とにかく基礎が大事ということが言いたいわけだが、全科目において重要なのは、「勉強をする目的を考えること」だと思う。何も考えず、何も意識せずに問題集に取り組むと、自然とこなしたり、終わらせるためという目的で取り組んでしまう。それでは高1高2の僕のように、意味のない勉強になってしまうので、「同じような問題が出た時に解けるようにするため」など、この問題集に取り組んで、そのエッセンスを獲得したらどの模試でどれくらいの偏差値が取れるんだろうということも考えながらできるとより学習効果が高まると思う。
今どんな成績の人でも、正しい勉強法と正しい参考書で勉強を進めていけば、確実に難関大学合格は目指せる。

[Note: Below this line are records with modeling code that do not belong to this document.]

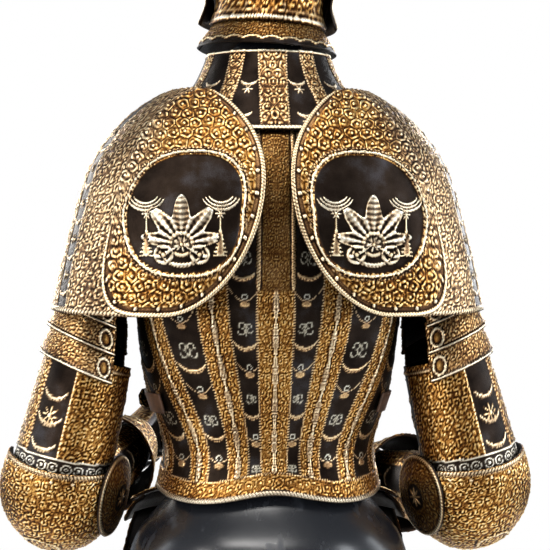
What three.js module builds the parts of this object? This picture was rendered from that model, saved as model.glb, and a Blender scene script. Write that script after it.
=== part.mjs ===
// A half suit of plate armour on a plain, limbless dress form.
// Millimetres. +Z is up, the wearer faces -Y, and the wearer's left is +X.
// The origin is the centre of the form's flat underside.

import * as THREE from 'three';

// ---------------------------------------------------------------- driving sizes

const WALL = 2;                 // thickness of every steel plate
const STRAP = 3;                // thickness of the leather straps
const GAP = 0.3;                // clearance where two pieces meet

const BODY_SQUARENESS = 2.3;    // 2 is an ellipse, more is squarer at the corners
const CLOAK_SQUARENESS = 2.4;

const FLANGE_FOOT = 392;        // lower edge of breastplate and backplate
const PLATE_TOP = 845;          // where the cuirass ends under the gorget

// Sections of the form, from its flat foot up to the neck.
const FORM = [
  { at: 0, side: 150, back: 122, front: 112 },
  { at: 130, side: 172, back: 142, front: 120 },
  { at: 260, side: 183, back: 152, front: 122 },
  { at: 334, side: 168, back: 136, front: 116 },
  { at: 392, side: 124, back: 96, front: 108 },
  { at: 450, side: 116, back: 82, front: 106 },
  { at: 600, side: 146, back: 104, front: 138 },
  { at: 740, side: 148, back: 108, front: 118 },
  { at: 820, side: 122, back: 88, front: 80 },
  { at: 868, side: 58, back: 54, front: 52 },
  { at: 900, side: 48, back: 48, front: 46 },
  { at: 945, side: 46, back: 46, front: 44 },
];
const FORM_CROWN = 24;          // height of the domed top of the form's neck

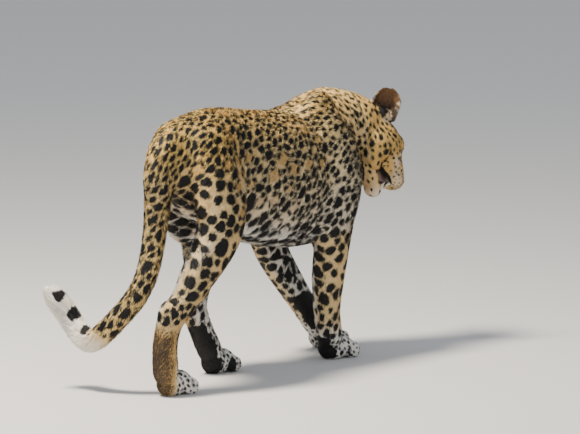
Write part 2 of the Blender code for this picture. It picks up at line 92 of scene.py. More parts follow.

ただ、一人一人参考書の進行度、理解度など、現状はバラバラなのは間違いない。そこで、個人に合った勉強法を提案してくれる個別指導塾を紹介するので、無料相談だけでも十分なので受けてみて、今後の方針を決定するのが望ましい。一人で勉強するのが1番危ない。
おまけ:勉強場所について
勉強場所は、そこで行う勉強の効率に大きな影響を及ぼす。目立ちたがりな自分の場合は、特殊なのだが、自習室の一人一人区切られた机ではある意味他人の目が届かず集中できなかった。
そこで自分がよくやっていたのは、スタバなどのカフェで、京大の赤本を机に置き、他人の目線を集めて(?)勉強するという方法だ。
そのようにして勉強している自分の姿を他の人が見たら、「京大!?頭いいんだなー」などと思ってもらえる(多分)と思い込むことで、、京大にいく子が勉強中にスマホ触るんだーとか、寝てるんだーとか思われたくない、かっこいいと思われてる自分のまま勉強したいという欲が出てきて、超集中できた。二次試験の直前期にほぼ毎日スタバ行かせてくれた親には本当に感謝している。